Written task — Set down only the lines running from the one with "addPiece('shield_plate', plateGeometry(), STEEL);" to the one with "obj.matrix_world = world", both lines included, exactly as they stand, please.
※ ※ ※
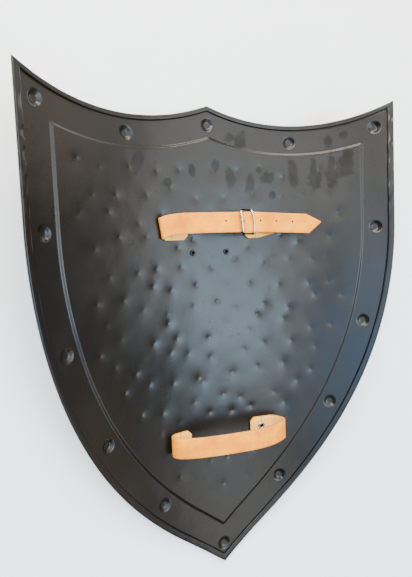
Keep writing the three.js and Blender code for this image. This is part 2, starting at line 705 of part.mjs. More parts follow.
// Buckle frame: a rounded rectangle tilted from the heel bar up to the outer bar.
function framePoints() {
  const half = BUCKLE_WIDTH / 2 - WIRE / 2;
  const slope = new THREE.Vector2(BAR_U - HEEL_U, BAR_W - HEEL_W);
  const run = slope.length();
  const points = [];
  const corners = [[0, -half], [run, -half], [run, half], [0, half]];
  corners.forEach(([s, v], i) => {
    const cs = s + (s > 0 ? -BUCKLE_CORNER : BUCKLE_CORNER);
    const cv = v + (v > 0 ? -BUCKLE_CORNER : BUCKLE_CORNER);
    for (let k = 0; k <= 3; k++) {
      const turn = Math.PI + (i * Math.PI) / 2 + (k * Math.PI) / 6;
      points.push([cs + BUCKLE_CORNER * Math.cos(turn), cv + BUCKLE_CORNER * Math.sin(turn)]);
    }
  });
  return points.map(([s, v]) => bend(
    HEEL_U + (slope.x * s) / run, BUCKLE_V + v, HEEL_W + (slope.y * s) / run));
}

// Tongue: hooked round the heel bar, up through the billet's hole and over the outer bar.
function tonguePoints() {
  const clear = WIRE / 2 + BUCKLE_GAP + TONGUE_WIRE / 2;
  const hook = turnPoints(HEEL_U, HEEL_W, clear, ...TONGUE_HOOK, 5);
  const below = BILLET_W - LEATHER / 2;
  const shaft = [[TONGUE_HOLE_U + TONGUE_BACK, below - TONGUE_DEEP],
    [TONGUE_HOLE_U, below - TONGUE_EASE], [TONGUE_HOLE_U, BAR_W + TONGUE_RISE]];
  const over = turnPoints(BAR_U, BAR_W, clear, ...TONGUE_OVER, 4);
  const tip = [[BAR_U - TONGUE_TIP[0], BAR_W + clear - TONGUE_TIP[1]]];
  return [...hook, ...shaft, ...over, ...tip].map(([u, w]) => bend(u, TONGUE_V, w));
}

// Keeper: a wire arch over the billet whose ends reach down beside the heel bar.
function keeperPoints() {
  const top = BILLET_W + LEATHER / 2 + BUCKLE_GAP + KEEPER_WIRE / 2 + KEEPER_TOP_GAP;
  const half = STRAP_WIDTH / 2 + BUCKLE_GAP + KEEPER_WIRE / 2;
  const across = 6;
  const points = [];
  const foot = HEEL_W + WIRE / 2 + KEEPER_WIRE / 2 + KEEPER_FOOT_GAP;
  points.push([HEEL_U - KEEPER_FOOT_SHIFT, -half, foot]);
  for (let i = 0; i <= across; i++) {
    const share = (2 * i) / across - 1;
    const bow = KEEPER_BOW * (1 - share ** 2);
    points.push([HEEL_U - KEEPER_SHIFT + bow, share * half, top - KEEPER_SINK * share ** 4]);
  }
  points.push([HEEL_U - KEEPER_FOOT_SHIFT, half, foot]);
  return points.map(([u, v, w]) => bend(u, armMiddle(HEEL_U) + v, w));
}

// A tubular rivet: a head under the sheet and a clinched ring above seatHeight.
function rivetGeometry(seatHeight, clinchRadius) {
  const head = FIELD_RISE - SHEET - GAP;
  const seat = seatHeight + GAP;
  const top = seat + CLINCH_HEIGHT;
  const profile = [
    [0, head - HEAD_HEIGHT], [HEAD_RADIUS * HEAD_DOME[0], head - HEAD_HEIGHT * HEAD_DOME[1]],
    [HEAD_RADIUS, head - HEAD_RIM], [HEAD_RADIUS, head], [SHANK_RADIUS, head], [SHANK_RADIUS, seat],
    [clinchRadius, seat], [clinchRadius, seat + CLINCH_EDGE], [clinchRadius * CLINCH_SHOULDER, top],
    [RIVET_BORE + BORE_EASE, top - BORE_EASE], [RIVET_BORE, seat], [0, seat - CLINCH_EDGE],
  ];
  const geometry = new THREE.LatheGeometry(profile.map(([r, z]) => new THREE.Vector2(r, z)), 10);
  geometry.rotateX(Math.PI / 2);
  geometry.deleteAttribute('normal');
  geometry.deleteAttribute('uv');
  return BufferGeometryUtils.mergeVertices(geometry, 1e-4);
}

const shield = new THREE.Group();
shield.position.set(0, -LENGTH / 2, BOSS_DEPTH + SHEET);

function addPiece(name, geometry, material) {
  const mesh = new THREE.Mesh(geometry, material);
  mesh.name = name;
  shield.add(mesh);
  return mesh;
}

function addRivet([name, u, v], seatHeight, clinchRadius, material) {
  const mesh = addPiece(name, rivetGeometry(seatHeight, clinchRadius), material);
  mesh.position.copy(bend(u, v, 0));
  mesh.rotation.y = -u / BEND_RADIUS;
}

addPiece('shield_plate', plateGeometry(), STEEL);
addPiece('arm_strap_billet', punchedBillet(), TAN);
addPiece('arm_strap_chape', chapeGeometry(), TAN);
addPiece('grip_strap', gripGeometry(), TAN);
addPiece('buckle_frame', wireGeometry(framePoints(), WIRE, true), NICKEL);
addPiece('buckle_tongue', wireGeometry(tonguePoints(), TONGUE_WIRE, false), NICKEL);
addPiece('strap_keeper', wireGeometry(keeperPoints(), KEEPER_WIRE, false), NICKEL);
STRAP_RIVETS.forEach((place) => addRivet(place, SEAT + LEATHER / 2, CLINCH_RADIUS, NICKEL));
SMALL_RIVETS.forEach((place) => addRivet(place, FIELD_RISE, SMALL_CLINCH_RADIUS, STEEL));

export default shield;
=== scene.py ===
import math

import bmesh
import bpy
import numpy as np
from mathutils import Matrix, Vector, noise
from mathutils.geometry import delaunay_2d_cdt


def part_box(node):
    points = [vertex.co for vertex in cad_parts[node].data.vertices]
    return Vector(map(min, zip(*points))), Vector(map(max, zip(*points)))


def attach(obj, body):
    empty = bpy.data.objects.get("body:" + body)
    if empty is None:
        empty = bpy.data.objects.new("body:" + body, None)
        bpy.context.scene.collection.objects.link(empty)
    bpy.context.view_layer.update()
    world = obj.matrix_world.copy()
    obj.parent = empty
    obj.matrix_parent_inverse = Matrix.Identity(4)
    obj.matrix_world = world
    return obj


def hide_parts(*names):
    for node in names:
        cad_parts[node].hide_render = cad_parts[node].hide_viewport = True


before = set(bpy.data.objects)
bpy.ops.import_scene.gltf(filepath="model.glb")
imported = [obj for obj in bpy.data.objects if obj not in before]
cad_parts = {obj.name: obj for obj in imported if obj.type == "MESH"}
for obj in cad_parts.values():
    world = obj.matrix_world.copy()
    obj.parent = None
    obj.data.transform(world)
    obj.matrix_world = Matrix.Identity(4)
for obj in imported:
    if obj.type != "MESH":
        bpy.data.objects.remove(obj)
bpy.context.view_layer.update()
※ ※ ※
Completed task —
addPiece('shield_plate', plateGeometry(), STEEL);
addPiece('arm_strap_billet', punchedBillet(), TAN);
addPiece('arm_strap_chape', chapeGeometry(), TAN);
addPiece('grip_strap', gripGeometry(), TAN);
addPiece('buckle_frame', wireGeometry(framePoints(), WIRE, true), NICKEL);
addPiece('buckle_tongue', wireGeometry(tonguePoints(), TONGUE_WIRE, false), NICKEL);
addPiece('strap_keeper', wireGeometry(keeperPoints(), KEEPER_WIRE, false), NICKEL);
STRAP_RIVETS.forEach((place) => addRivet(place, SEAT + LEATHER / 2, CLINCH_RADIUS, NICKEL));
SMALL_RIVETS.forEach((place) => addRivet(place, FIELD_RISE, SMALL_CLINCH_RADIUS, STEEL));

export default shield;
=== scene.py ===
import math

import bmesh
import bpy
import numpy as np
from mathutils import Matrix, Vector, noise
from mathutils.geometry import delaunay_2d_cdt


def part_box(node):
    points = [vertex.co for vertex in cad_parts[node].data.vertices]
    return Vector(map(min, zip(*points))), Vector(map(max, zip(*points)))


def attach(obj, body):
    empty = bpy.data.objects.get("body:" + body)
    if empty is None:
        empty = bpy.data.objects.new("body:" + body, None)
        bpy.context.scene.collection.objects.link(empty)
    bpy.context.view_layer.update()
    world = obj.matrix_world.copy()
    obj.parent = empty
    obj.matrix_parent_inverse = Matrix.Identity(4)
    obj.matrix_world = world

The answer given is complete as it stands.